Filing for Divorce in Mississippi as a Business Owner
When a Mississippi divorce involves a business, file in the proper Chancery Court, meet the 6-month residency requirement under Miss. Code § 93-5-5, and expect a 60-day waiting period for an irreconcilable-differences divorce. Filing fees run $148 to $160 depending on county and case type.
Mississippi Chancery Courts handle all divorces. As of June 2026, the no-fault filing fee is approximately $148 and the fault-based fee is approximately $158-$160, but fees vary by county and there is no uniform statewide schedule; most counties fall in the $150-$200 range. As of June 2026, verify the exact fee with your local Chancery Clerk before filing. If you cannot afford the fee, you may file a Motion to Proceed In Forma Pauperis with a Pauper's Affidavit.
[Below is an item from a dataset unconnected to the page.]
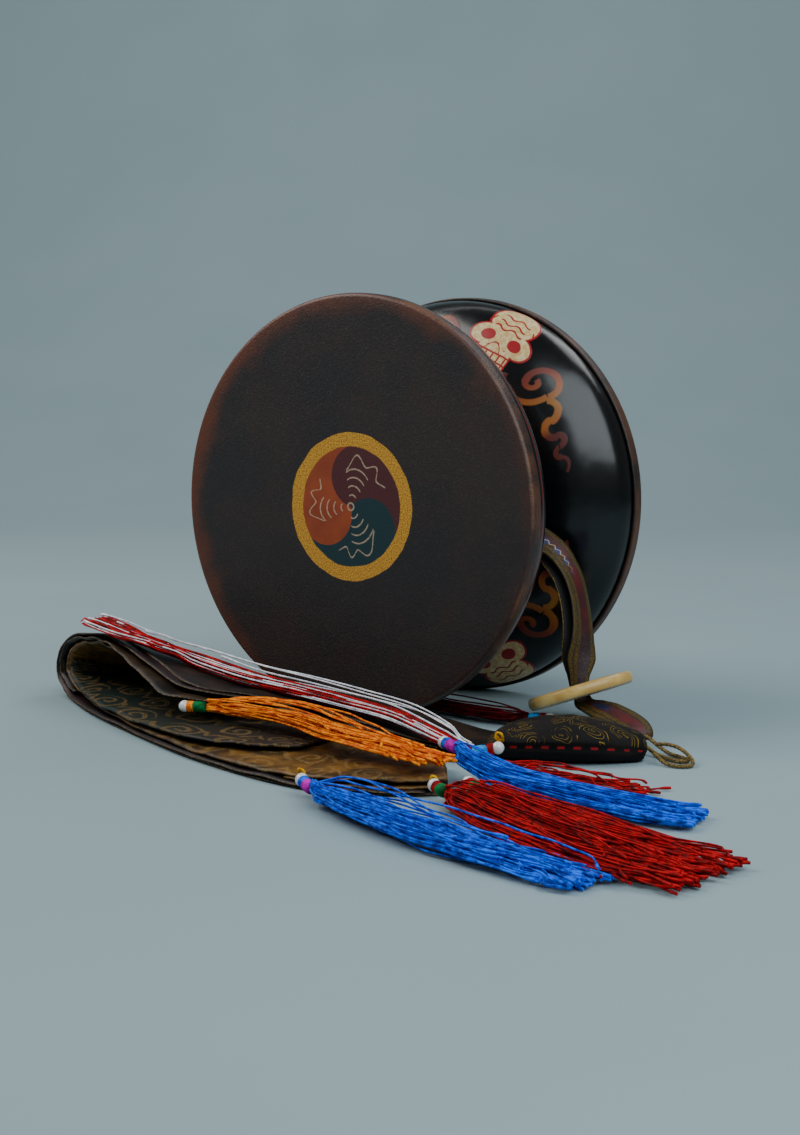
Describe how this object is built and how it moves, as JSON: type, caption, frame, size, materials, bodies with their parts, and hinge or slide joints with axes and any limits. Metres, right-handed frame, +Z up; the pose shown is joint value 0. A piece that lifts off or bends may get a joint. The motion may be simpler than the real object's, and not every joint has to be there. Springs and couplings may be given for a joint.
{
  "type": "temple hand drum",
  "caption": "Large two-headed hourglass hand drum standing on its rims, with a brocade hand strap, bone disc and a folded cloth tail with thread tassels",
  "frame": {"origin": "on the floor, under the middle of the bounding box of everything but the two free gold cords", "axes": "+Z up; +X is the long way, from the tail's fold to the tassels; the front drum head faces -Y"},
  "size_m": [0.6504, 0.4724, 0.3],
  "materials": {
    "lacquer": "black gloss lacquer, painted",
    "drum_skin": "matt, pebbled, worn brown at the rim",
    "brocade": "woven brocade",
    "bone": "polished bone, stands in as a smooth solid",
    "gold_cord": "twisted olive-gold cord",
    "dark_cloth": "stiff dark cloth with gold thread",
    "tail_brocade": "dark brocade with gold edges",
    "tail_lining": "dark brown lining",
    "red_thread": "loose twisted threads",
    "blue_wrap": "bound thread",
    "bead": "pearly bead",
    "orange_thread": "loose twisted threads",
    "green_wrap": "bound thread",
    "blue_thread": "loose twisted threads",
    "magenta_wrap": "bound thread",
    "dark_red_thread": "loose twisted threads"
  },
  "bodies": {
    "root": {"drum_shell": "lacquer", "head_front": "drum_skin", "head_back": "drum_skin", "waist_belt": "brocade", "strap": "brocade", "bone_disc": "bone", "strap_cord": "gold_cord", "tail_cord": "gold_cord", "tail_head": "dark_cloth", "tail_banner": "tail_brocade", "tail_lining": "tail_lining", "tassel_long_threads": "red_thread", "tassel_long_wrap": "blue_wrap", "tassel_long_bead": "bead", "tassel_orange_threads": "orange_thread", "tassel_orange_wrap": "green_wrap", "tassel_orange_bead": "bead", "tassel_blue_front_threads": "blue_thread", "tassel_blue_front_wrap": "magenta_wrap", "tassel_blue_front_bead": "bead", "tassel_red_left_threads": "red_thread", "tassel_red_left_wrap": "green_wrap", "tassel_red_left_bead": "bead", "tassel_red_right_threads": "red_thread", "tassel_red_right_wrap": "green_wrap", "tassel_red_right_bead": "bead", "tassel_blue_side_threads": "blue_thread", "tassel_blue_side_wrap": "magenta_wrap", "tassel_blue_side_bead": "bead", "tassel_behind_threads": "dark_red_thread", "tassel_behind_wrap": "blue_wrap", "tassel_behind_bead": "bead", "tassel_under_threads": "red_thread"}
  },
  "joints": []
}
Mississippi's no-fault ground, irreconcilable differences under Miss. Code § 93-5-2, requires both spouses to consent; if your spouse contests it, you must use one of the 12 fault grounds in Miss. Code § 93-5-1 or wait for consent. For a no-fault filing, file in either spouse's county; for fault grounds, file in the defendant's county. A pending 2026 bill, Senate Bill 2029, proposed adding irretrievable breakdown as a thirteenth, unilateral no-fault ground, but it remained in committee as of March 2026.